— REQUEST —
Tell how many lines include the string "each". Answer with a single number.

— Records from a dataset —
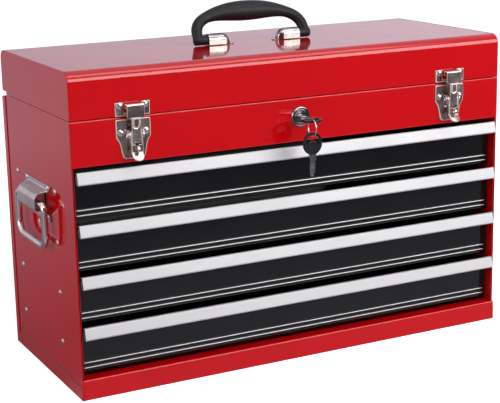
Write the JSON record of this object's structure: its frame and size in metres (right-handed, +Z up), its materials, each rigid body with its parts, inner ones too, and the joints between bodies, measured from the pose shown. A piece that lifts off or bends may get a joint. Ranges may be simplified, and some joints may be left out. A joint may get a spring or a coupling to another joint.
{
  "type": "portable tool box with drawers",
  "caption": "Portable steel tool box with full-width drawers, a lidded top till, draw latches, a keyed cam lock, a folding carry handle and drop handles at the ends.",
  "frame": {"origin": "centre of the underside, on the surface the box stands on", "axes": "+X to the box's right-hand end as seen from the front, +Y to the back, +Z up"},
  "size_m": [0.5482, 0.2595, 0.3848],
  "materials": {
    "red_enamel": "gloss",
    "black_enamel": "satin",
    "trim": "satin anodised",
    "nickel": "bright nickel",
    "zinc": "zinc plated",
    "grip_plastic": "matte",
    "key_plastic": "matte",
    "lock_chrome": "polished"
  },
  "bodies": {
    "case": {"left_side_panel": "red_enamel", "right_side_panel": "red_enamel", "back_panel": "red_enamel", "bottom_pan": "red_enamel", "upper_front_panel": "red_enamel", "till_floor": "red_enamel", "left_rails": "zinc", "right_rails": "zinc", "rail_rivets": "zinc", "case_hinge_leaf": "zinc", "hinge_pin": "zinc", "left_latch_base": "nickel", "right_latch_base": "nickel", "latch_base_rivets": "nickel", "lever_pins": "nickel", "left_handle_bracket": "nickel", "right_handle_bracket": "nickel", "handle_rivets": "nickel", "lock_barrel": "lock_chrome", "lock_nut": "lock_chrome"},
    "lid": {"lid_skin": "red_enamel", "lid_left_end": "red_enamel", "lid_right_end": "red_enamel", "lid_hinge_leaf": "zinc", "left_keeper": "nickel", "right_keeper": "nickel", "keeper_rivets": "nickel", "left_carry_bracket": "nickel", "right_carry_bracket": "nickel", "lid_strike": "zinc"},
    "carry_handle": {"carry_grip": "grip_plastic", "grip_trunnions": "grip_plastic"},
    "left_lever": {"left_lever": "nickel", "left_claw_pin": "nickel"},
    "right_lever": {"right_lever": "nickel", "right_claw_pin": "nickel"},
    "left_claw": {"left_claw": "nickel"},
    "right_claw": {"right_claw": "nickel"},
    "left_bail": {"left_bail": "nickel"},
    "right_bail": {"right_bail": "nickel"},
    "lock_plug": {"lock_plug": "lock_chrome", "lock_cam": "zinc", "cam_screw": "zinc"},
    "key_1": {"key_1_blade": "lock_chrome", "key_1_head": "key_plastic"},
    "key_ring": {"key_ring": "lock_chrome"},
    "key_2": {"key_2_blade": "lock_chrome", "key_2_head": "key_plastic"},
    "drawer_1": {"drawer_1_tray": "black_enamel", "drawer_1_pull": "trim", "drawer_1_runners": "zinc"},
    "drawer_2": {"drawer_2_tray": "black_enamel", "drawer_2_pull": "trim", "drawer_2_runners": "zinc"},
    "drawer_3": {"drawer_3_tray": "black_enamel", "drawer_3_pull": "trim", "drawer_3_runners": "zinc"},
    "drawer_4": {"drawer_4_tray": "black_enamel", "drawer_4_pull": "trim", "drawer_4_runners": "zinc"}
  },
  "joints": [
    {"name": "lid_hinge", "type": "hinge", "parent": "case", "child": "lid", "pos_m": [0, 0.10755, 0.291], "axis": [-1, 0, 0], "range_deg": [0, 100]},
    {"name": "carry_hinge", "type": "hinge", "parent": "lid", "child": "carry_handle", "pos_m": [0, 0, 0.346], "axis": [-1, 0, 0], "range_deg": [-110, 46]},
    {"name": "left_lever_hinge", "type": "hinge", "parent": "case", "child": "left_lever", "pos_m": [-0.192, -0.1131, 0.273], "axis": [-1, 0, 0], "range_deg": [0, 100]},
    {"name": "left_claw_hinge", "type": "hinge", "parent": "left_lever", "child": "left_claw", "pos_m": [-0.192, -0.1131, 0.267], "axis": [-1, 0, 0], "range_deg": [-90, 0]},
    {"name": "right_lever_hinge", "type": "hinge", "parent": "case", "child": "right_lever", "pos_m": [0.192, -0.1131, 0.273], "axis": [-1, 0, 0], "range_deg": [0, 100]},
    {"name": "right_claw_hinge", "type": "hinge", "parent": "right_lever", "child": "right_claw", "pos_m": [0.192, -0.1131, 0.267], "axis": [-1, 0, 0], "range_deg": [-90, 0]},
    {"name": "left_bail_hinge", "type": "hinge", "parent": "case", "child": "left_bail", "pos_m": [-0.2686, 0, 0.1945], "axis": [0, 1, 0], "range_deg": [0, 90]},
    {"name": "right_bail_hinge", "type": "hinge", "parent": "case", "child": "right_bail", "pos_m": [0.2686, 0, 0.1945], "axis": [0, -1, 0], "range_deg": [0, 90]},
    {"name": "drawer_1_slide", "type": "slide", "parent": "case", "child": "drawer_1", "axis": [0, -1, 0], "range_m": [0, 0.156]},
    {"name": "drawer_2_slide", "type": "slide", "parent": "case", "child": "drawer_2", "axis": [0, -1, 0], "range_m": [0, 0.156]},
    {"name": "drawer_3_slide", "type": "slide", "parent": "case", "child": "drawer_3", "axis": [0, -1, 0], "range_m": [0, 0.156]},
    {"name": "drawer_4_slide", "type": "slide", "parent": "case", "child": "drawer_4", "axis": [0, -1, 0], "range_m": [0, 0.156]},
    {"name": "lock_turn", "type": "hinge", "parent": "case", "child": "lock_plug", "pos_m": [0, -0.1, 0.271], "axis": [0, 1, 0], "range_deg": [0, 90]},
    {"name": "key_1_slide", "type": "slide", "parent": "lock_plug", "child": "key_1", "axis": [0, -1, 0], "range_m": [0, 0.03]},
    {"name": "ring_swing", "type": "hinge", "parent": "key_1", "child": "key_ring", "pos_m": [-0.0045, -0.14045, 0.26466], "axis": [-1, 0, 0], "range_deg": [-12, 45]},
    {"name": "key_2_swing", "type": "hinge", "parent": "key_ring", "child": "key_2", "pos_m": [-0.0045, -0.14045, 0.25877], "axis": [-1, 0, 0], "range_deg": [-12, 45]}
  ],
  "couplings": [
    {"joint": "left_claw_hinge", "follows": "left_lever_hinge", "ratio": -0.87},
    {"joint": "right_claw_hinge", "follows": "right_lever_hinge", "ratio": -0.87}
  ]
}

...

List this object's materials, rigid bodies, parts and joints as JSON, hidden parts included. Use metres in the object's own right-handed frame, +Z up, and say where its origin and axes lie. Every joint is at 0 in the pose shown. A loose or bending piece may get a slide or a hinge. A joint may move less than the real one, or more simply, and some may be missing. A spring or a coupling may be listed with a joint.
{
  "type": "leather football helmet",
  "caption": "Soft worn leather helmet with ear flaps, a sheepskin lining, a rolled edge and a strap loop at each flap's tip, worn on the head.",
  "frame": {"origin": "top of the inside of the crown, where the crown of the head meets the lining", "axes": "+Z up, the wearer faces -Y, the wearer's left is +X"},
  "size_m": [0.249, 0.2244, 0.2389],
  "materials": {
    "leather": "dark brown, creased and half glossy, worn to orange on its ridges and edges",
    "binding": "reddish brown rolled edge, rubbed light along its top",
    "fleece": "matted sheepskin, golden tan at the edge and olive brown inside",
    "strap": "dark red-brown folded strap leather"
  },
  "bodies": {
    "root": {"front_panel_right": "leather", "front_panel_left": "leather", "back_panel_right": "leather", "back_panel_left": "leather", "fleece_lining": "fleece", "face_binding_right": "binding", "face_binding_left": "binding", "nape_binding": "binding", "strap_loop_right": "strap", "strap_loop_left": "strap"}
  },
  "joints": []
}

==

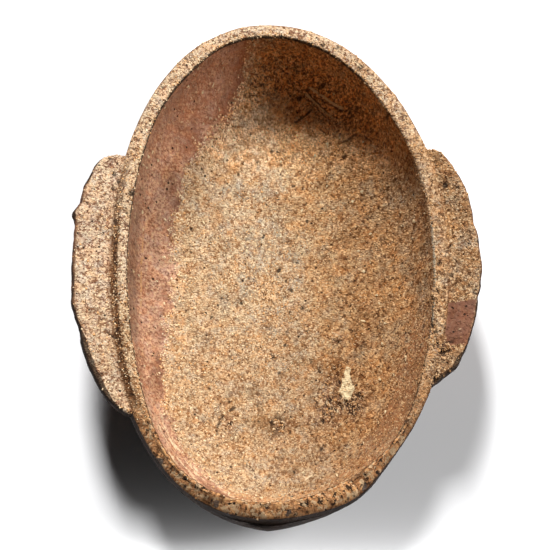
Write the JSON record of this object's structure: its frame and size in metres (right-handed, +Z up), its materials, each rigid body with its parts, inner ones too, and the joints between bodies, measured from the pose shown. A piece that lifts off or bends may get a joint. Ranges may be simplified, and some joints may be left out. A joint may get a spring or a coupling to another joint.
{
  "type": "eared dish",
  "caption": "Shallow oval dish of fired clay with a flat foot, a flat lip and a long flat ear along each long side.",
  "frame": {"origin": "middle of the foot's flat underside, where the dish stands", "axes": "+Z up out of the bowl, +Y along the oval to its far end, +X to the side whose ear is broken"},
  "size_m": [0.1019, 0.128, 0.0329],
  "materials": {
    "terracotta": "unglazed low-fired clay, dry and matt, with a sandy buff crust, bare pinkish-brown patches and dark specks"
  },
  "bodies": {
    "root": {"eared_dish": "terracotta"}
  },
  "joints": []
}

— REPLY TO THE EXERCISE —
4